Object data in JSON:
§ §
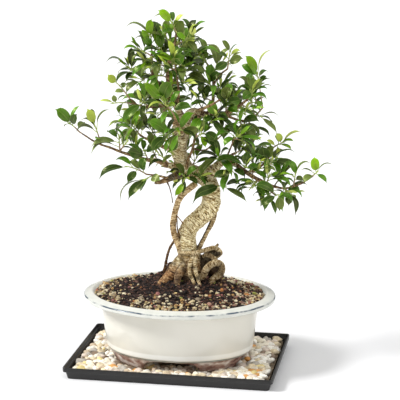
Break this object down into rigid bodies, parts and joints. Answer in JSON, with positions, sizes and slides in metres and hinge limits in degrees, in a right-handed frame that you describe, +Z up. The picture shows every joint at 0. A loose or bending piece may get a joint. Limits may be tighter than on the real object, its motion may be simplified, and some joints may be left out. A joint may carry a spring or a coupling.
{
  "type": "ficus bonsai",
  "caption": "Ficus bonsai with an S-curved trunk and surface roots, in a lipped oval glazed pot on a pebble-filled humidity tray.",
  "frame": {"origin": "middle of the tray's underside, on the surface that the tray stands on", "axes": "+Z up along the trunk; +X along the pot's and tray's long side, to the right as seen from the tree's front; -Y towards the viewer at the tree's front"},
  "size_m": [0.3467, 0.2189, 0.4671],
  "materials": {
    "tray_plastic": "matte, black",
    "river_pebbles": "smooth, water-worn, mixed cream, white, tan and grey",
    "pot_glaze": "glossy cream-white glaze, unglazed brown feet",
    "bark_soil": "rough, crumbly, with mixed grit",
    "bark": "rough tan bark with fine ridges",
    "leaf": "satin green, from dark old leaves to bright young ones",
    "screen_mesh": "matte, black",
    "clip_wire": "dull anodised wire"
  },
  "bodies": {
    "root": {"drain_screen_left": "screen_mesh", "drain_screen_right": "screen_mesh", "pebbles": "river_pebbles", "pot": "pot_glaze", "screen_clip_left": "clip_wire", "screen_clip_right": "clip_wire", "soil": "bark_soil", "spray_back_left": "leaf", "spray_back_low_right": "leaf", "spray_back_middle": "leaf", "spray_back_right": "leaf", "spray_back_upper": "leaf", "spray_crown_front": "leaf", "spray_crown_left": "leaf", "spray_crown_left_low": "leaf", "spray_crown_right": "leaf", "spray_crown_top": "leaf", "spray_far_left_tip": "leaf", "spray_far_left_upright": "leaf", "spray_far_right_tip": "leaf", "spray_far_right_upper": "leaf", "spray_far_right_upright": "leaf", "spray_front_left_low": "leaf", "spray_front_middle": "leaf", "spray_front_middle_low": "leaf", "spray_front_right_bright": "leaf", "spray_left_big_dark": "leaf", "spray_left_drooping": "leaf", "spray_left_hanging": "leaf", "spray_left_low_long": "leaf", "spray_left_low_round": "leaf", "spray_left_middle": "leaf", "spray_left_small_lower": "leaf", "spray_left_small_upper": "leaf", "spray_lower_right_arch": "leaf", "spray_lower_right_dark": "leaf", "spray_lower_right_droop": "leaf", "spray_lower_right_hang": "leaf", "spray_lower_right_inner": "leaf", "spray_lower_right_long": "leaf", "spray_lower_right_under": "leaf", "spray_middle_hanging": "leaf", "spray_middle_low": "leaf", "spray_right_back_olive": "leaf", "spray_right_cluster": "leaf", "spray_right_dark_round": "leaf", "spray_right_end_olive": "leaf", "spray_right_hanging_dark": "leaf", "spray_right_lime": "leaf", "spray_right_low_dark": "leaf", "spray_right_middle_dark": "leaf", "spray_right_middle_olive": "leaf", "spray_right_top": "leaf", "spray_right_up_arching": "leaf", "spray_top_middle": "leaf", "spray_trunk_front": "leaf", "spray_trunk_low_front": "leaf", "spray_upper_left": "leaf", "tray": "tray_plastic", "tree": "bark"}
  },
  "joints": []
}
§ §
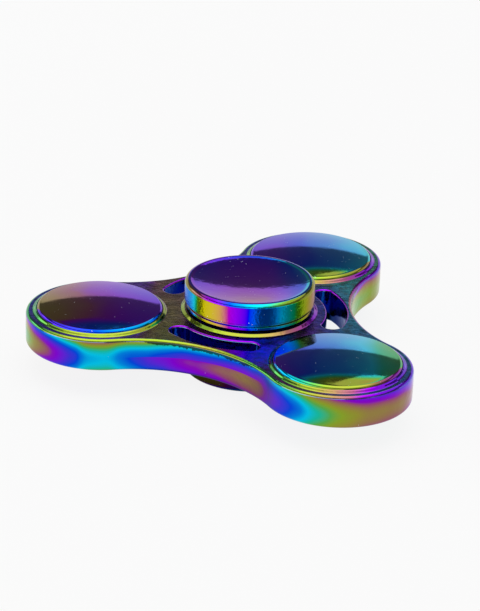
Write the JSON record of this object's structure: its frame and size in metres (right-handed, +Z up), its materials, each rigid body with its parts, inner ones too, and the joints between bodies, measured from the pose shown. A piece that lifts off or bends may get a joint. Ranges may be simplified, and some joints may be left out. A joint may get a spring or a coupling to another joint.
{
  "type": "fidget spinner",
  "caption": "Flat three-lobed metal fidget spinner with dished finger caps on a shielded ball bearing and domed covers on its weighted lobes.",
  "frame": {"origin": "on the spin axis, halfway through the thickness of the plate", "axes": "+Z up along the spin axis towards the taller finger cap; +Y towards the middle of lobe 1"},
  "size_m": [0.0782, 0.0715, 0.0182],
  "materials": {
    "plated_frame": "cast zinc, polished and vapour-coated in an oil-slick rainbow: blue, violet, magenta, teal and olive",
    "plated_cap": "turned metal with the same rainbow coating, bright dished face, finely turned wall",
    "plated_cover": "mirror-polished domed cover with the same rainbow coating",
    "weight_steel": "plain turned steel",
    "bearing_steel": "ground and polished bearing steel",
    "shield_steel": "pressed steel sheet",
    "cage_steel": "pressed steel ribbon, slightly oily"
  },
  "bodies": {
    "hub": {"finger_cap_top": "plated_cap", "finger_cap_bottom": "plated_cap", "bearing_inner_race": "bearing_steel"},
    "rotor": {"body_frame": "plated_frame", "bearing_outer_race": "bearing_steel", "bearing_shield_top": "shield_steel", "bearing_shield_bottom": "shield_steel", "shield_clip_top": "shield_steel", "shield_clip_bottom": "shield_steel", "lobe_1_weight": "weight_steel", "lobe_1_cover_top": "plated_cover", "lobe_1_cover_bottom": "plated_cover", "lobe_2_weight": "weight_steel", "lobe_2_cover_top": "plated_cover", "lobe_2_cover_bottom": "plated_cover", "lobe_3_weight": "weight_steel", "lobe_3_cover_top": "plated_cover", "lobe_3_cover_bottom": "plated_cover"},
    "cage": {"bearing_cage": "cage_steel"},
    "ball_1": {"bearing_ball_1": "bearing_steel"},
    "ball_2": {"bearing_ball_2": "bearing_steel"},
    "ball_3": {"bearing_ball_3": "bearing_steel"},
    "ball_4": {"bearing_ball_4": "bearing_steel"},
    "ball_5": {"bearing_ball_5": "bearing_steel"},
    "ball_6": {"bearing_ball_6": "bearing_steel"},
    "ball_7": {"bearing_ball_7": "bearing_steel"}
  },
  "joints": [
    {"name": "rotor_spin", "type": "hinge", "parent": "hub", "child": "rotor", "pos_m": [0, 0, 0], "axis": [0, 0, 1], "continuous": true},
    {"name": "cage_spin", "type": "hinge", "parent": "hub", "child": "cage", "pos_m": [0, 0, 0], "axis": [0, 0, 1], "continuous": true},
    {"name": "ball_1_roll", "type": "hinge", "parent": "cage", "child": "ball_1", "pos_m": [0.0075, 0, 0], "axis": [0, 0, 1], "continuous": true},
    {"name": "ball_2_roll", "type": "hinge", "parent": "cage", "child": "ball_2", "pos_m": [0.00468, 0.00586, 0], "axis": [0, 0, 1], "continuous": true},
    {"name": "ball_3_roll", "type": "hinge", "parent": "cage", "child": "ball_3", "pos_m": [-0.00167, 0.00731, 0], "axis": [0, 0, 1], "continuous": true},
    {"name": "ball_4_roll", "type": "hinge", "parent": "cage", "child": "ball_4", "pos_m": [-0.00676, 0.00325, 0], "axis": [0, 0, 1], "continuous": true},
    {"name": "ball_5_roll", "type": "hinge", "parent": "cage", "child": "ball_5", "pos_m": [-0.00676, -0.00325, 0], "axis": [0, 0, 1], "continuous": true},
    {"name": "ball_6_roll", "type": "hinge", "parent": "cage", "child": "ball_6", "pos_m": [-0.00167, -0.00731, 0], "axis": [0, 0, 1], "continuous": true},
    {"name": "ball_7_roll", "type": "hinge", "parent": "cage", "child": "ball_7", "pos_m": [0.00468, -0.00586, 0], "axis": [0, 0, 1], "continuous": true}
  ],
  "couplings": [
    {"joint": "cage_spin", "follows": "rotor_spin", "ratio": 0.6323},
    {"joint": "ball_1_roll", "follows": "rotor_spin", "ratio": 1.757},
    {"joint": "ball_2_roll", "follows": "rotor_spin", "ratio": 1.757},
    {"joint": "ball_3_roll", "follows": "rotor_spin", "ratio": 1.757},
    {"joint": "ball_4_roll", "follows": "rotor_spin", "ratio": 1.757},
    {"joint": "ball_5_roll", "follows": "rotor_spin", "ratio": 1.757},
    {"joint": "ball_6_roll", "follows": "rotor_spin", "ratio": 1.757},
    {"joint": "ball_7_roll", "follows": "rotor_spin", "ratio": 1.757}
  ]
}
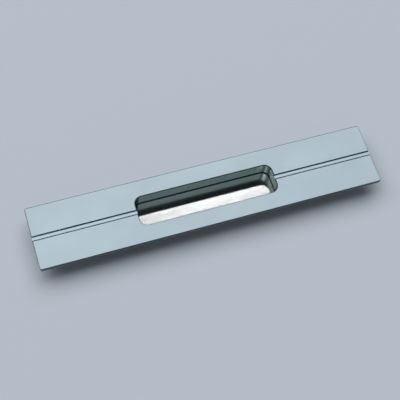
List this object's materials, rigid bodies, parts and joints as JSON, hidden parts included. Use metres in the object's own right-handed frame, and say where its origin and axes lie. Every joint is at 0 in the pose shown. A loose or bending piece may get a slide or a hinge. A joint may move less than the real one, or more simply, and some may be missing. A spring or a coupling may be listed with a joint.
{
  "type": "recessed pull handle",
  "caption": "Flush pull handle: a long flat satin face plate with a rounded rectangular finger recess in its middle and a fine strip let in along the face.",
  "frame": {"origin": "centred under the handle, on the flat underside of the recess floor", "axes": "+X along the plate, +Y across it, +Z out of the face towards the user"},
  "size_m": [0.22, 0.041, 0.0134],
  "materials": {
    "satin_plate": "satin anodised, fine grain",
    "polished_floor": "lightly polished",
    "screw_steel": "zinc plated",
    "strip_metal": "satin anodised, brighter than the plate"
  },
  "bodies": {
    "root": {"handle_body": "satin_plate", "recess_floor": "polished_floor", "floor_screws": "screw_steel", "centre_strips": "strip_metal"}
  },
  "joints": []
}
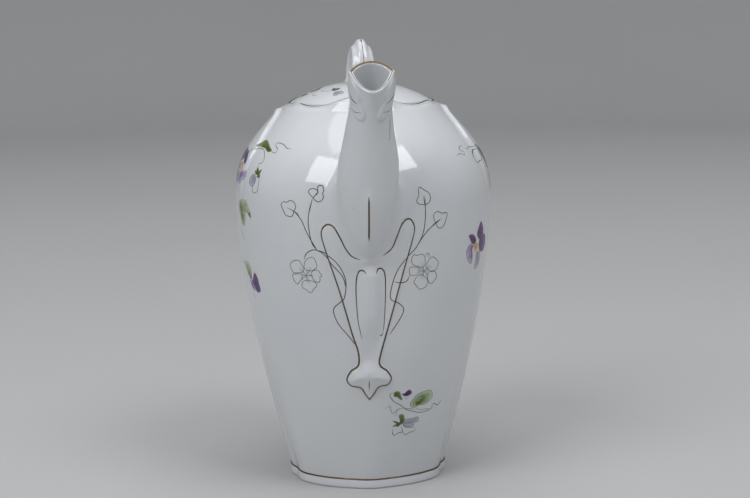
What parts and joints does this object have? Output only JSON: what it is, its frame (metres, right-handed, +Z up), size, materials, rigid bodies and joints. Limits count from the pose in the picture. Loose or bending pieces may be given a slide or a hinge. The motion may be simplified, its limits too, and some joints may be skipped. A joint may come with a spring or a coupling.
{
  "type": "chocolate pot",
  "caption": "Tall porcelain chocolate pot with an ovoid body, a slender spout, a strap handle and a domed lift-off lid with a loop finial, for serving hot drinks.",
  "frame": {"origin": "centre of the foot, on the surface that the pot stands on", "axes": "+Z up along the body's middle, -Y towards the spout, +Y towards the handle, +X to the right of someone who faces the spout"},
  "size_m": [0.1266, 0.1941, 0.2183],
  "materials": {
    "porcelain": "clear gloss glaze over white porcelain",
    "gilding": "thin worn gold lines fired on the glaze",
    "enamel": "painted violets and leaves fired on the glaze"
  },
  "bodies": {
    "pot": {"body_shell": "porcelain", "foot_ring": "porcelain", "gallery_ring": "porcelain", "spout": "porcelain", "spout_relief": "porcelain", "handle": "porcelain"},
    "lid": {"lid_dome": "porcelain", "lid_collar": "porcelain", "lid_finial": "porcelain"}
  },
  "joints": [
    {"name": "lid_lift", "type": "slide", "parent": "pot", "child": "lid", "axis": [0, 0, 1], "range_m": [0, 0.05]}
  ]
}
§ §
* What this task involves *
Find how many lines of the listing include the string "ones" and give that number, nothing else.

* Output *
2